Die FDP will vom Klimaschutz entbunden werden. Die Grünen, die in der Ampel viele Kompromisse gemacht haben, müssen endlich einmal hart bleiben.

Es geht um alles oder nichts im Regierungshandeln Foto: Dirk Sattler/imago

S ie sind so was wie die Helden des demokratischen Diskurses. Anders als andere Parteien der Ampel handeln die Grünen Kompromisse aus, die ihre Kernklientel wirklich verschrecken: siehe Abbaggerung des Kohledorfes Lützerath, siehe Laufzeitverlängerung von drei AKWs bis Mitte April. Und, und, und. Die Leidensfähigkeit der Abgeordneten muss immens sein, alle möglichen Kröten schlucken die grünen Abgeordneten – mit wenigen AbweichlerInnen.

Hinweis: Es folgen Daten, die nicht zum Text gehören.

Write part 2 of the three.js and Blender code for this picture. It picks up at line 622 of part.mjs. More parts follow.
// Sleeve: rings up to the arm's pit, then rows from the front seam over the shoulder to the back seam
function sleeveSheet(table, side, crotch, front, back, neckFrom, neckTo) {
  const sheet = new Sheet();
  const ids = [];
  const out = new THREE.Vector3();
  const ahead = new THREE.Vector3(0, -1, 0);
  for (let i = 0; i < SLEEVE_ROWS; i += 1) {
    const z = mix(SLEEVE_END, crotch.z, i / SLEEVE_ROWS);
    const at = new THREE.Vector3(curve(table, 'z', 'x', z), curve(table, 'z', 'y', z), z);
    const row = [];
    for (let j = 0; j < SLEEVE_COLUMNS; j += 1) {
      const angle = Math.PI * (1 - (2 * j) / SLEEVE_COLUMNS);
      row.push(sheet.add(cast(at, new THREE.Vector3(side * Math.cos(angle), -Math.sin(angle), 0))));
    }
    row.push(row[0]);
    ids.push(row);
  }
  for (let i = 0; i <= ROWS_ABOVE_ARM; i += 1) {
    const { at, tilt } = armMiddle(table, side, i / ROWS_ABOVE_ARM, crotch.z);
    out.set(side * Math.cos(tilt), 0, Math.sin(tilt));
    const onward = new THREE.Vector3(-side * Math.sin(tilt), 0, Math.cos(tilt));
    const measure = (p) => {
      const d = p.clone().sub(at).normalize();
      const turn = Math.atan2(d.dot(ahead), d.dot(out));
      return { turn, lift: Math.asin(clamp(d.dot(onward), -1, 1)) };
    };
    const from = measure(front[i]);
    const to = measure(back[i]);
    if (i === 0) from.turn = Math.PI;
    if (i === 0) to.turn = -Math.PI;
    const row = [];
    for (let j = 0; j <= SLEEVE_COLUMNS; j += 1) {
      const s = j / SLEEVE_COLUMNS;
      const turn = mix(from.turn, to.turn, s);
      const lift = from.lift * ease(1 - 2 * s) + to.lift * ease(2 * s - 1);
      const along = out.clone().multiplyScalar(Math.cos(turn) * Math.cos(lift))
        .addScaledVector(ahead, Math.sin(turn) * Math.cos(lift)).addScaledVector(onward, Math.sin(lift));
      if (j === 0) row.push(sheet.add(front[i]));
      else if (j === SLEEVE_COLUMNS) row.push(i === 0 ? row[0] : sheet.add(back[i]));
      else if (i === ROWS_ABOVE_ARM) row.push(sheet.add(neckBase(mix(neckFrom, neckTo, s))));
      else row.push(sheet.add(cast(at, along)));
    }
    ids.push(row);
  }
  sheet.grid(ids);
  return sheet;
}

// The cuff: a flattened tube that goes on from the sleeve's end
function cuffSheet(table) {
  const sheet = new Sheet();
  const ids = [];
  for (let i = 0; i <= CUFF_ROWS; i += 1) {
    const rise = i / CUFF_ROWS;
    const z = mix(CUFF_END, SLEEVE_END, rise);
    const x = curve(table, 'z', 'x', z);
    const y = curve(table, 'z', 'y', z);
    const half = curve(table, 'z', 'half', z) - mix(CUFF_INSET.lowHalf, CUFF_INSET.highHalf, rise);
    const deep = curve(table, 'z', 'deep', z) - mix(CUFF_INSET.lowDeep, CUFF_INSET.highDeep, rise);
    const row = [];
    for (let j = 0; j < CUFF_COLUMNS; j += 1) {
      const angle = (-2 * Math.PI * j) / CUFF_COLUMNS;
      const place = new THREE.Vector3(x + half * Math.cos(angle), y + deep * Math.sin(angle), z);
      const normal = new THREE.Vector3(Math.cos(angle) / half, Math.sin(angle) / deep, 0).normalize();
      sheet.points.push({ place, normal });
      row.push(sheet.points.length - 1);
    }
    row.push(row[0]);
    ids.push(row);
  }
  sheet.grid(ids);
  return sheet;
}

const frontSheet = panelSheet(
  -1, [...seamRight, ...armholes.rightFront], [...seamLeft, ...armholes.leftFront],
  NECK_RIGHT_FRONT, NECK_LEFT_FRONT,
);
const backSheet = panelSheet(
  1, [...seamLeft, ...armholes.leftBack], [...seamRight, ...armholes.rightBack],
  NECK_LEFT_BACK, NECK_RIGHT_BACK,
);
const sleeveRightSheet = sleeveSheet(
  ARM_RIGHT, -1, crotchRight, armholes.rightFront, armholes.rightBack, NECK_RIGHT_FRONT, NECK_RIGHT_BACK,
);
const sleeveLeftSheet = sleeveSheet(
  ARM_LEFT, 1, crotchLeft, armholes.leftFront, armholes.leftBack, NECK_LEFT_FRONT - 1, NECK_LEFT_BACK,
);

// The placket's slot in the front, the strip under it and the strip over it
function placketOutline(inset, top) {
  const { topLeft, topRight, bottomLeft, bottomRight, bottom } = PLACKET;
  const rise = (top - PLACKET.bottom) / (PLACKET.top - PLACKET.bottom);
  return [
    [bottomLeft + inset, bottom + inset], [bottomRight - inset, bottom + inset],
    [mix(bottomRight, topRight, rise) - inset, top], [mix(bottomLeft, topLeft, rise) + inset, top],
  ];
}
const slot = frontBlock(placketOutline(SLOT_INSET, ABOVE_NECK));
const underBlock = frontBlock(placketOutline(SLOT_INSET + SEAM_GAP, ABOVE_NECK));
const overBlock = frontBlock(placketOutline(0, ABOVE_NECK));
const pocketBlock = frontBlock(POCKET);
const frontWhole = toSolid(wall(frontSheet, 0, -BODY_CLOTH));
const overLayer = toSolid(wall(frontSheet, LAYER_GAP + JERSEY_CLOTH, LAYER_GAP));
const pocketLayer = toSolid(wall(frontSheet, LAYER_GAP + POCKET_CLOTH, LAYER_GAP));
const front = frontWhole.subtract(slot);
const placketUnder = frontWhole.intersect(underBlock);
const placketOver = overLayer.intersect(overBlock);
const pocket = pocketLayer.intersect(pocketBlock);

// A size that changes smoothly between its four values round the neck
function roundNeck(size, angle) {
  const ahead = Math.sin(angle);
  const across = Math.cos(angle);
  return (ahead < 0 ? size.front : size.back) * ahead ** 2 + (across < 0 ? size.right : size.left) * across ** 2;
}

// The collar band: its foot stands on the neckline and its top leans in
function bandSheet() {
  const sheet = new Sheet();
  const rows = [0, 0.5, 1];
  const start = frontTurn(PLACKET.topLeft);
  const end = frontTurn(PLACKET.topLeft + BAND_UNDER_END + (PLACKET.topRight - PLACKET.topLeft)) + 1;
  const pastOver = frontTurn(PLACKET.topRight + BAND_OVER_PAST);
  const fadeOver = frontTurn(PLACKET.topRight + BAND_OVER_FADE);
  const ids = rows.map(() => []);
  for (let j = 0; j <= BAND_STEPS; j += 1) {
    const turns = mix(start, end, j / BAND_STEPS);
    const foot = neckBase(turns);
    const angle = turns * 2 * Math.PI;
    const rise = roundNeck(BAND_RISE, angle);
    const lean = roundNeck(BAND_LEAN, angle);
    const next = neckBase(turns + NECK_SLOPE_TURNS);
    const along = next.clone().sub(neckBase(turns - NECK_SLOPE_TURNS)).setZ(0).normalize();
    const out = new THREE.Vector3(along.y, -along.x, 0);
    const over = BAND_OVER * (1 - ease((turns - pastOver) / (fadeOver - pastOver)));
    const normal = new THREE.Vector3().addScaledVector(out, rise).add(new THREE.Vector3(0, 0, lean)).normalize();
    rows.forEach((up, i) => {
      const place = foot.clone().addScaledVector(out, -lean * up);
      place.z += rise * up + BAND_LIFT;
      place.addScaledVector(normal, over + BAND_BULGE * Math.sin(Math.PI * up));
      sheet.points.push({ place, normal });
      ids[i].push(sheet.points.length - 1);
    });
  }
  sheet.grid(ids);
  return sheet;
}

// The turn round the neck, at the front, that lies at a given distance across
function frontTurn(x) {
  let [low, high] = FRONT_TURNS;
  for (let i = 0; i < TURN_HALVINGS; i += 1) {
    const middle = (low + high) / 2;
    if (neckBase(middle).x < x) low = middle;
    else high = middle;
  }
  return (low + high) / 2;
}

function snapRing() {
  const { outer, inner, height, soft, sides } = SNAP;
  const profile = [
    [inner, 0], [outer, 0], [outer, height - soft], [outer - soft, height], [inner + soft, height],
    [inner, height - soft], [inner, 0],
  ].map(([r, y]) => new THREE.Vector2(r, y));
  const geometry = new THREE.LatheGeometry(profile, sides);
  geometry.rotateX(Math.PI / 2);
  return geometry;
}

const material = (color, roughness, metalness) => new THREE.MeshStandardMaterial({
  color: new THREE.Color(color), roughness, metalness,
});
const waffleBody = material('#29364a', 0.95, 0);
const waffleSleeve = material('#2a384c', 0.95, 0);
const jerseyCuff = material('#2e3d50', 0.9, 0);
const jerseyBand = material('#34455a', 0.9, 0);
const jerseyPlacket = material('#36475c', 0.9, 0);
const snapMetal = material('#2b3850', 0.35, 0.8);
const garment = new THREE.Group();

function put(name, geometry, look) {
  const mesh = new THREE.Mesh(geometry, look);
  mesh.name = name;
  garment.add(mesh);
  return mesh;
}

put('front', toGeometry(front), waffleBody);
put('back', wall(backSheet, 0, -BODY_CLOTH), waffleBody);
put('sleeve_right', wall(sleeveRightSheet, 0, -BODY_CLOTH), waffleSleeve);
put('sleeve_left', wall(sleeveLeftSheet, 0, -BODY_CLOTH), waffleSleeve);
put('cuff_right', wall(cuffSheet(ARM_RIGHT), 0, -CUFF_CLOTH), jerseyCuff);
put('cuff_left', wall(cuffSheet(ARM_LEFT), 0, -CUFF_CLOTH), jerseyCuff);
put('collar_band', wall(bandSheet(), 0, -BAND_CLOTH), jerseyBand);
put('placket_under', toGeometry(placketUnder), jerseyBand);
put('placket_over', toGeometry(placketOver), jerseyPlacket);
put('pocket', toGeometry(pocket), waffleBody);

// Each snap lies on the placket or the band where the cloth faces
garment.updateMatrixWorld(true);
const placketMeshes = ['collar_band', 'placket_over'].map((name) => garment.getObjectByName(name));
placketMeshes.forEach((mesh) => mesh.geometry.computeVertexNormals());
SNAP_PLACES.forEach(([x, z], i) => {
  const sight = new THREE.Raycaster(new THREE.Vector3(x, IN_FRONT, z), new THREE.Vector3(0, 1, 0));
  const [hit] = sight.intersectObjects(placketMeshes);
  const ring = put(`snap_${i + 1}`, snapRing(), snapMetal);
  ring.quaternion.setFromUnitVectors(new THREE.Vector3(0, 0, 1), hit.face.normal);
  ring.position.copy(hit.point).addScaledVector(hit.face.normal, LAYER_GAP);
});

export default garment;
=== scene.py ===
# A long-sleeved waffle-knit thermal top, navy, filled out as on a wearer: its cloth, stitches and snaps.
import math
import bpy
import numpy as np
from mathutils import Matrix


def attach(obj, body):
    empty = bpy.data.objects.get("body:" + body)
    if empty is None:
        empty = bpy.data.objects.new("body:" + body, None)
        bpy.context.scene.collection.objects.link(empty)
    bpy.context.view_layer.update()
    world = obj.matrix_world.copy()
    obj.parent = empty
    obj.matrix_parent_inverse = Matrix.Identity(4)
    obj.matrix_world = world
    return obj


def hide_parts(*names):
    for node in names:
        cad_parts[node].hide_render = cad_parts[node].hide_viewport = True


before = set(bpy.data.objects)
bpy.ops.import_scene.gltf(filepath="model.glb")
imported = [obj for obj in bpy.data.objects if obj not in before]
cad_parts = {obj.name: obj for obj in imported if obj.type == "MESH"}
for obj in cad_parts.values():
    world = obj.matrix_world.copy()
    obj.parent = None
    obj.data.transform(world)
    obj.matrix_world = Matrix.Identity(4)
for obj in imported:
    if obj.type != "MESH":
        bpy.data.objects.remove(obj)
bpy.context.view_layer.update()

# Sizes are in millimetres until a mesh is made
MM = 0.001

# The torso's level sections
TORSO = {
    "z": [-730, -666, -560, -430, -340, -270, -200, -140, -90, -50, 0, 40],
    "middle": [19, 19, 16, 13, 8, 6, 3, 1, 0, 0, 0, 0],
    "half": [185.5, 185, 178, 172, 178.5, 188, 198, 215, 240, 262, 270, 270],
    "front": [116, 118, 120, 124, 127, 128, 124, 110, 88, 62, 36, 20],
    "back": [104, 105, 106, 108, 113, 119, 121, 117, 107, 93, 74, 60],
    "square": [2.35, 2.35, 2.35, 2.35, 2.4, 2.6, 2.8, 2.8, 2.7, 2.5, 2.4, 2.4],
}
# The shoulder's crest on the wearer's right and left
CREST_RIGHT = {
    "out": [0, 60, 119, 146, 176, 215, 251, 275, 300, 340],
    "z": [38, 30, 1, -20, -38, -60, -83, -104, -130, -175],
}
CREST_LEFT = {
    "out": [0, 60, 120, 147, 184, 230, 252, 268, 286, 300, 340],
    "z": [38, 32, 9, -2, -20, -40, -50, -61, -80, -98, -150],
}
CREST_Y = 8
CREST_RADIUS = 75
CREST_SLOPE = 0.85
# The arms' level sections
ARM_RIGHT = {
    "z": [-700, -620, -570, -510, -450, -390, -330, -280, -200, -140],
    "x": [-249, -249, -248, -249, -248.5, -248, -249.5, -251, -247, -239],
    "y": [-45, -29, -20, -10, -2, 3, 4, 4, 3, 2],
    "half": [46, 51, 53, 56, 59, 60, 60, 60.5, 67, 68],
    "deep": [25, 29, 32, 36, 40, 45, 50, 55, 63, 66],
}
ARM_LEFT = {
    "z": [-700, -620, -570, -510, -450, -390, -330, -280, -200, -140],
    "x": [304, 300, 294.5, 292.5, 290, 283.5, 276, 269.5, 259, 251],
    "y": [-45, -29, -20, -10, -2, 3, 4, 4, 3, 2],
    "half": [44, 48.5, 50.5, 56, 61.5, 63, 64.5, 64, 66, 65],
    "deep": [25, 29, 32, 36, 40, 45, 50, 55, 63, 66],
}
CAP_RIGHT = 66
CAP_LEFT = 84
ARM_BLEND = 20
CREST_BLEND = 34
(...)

Und erneut geht es um do or die („leben oder sterben“) im Regierungshandeln: das Klimaschutz-Sofortprogramm für den Verkehrssektor. Klingt sperrig, ist aber superwichtig. Die CO2-Emissionen sind hier seit den 90ern kaum gesunken, zuletzt sogar wieder gestiegen. Die Partei, die in der Koalition bislang erstaunlich wenig Kompromisse eingehen musste, bockt in persona von Verkehrsminister Volker Wissing (FDP) erneut. Anders als gesetzlich vorgeschrieben will er kein Sofortprogramm abgeben, um die Emissionen zu senken. Das Gesetz dazu soll ja eh geändert werden. Und das Kanzleramt scheint das Brechen der eigenen Gesetze einfach abzunicken.

Einigen Grünen-Abgeordneten platzt da der Kragen – es sind aber noch viel zu wenige. Genau wie schon oft die Liberalen sollte die Fraktion diesmal betonhart bleiben. Im Verkehr muss schnellstens gehandelt werden, weil der Bereich auch 2022 seine Ziele gerissen hat. Das meint auch der von der Bundesregierung eingesetzte Klimarat. Dass mit der geplanten Reform des Gesetzes die CO2-Grenzen für jeden einzelnen Sektor aufgeweicht werden sollen, ist schwierig für das Klima.

Dass die FDP damit vor allem vom Klimaschutz entbunden werden will, statt ihn voranzubringen, machen die aktuellen Aussagen offensichtlich. Nicht wenige warnen deshalb, dass das neue Gesetz den Paris-Zielen und dem Urteil des Bundesverfassungsgerichtes von 2021 widersprechen. Noch ist das Vorhaben aber nicht durch den Bundestag. Also, liebe Grüne: Macht das nicht schon wieder mit!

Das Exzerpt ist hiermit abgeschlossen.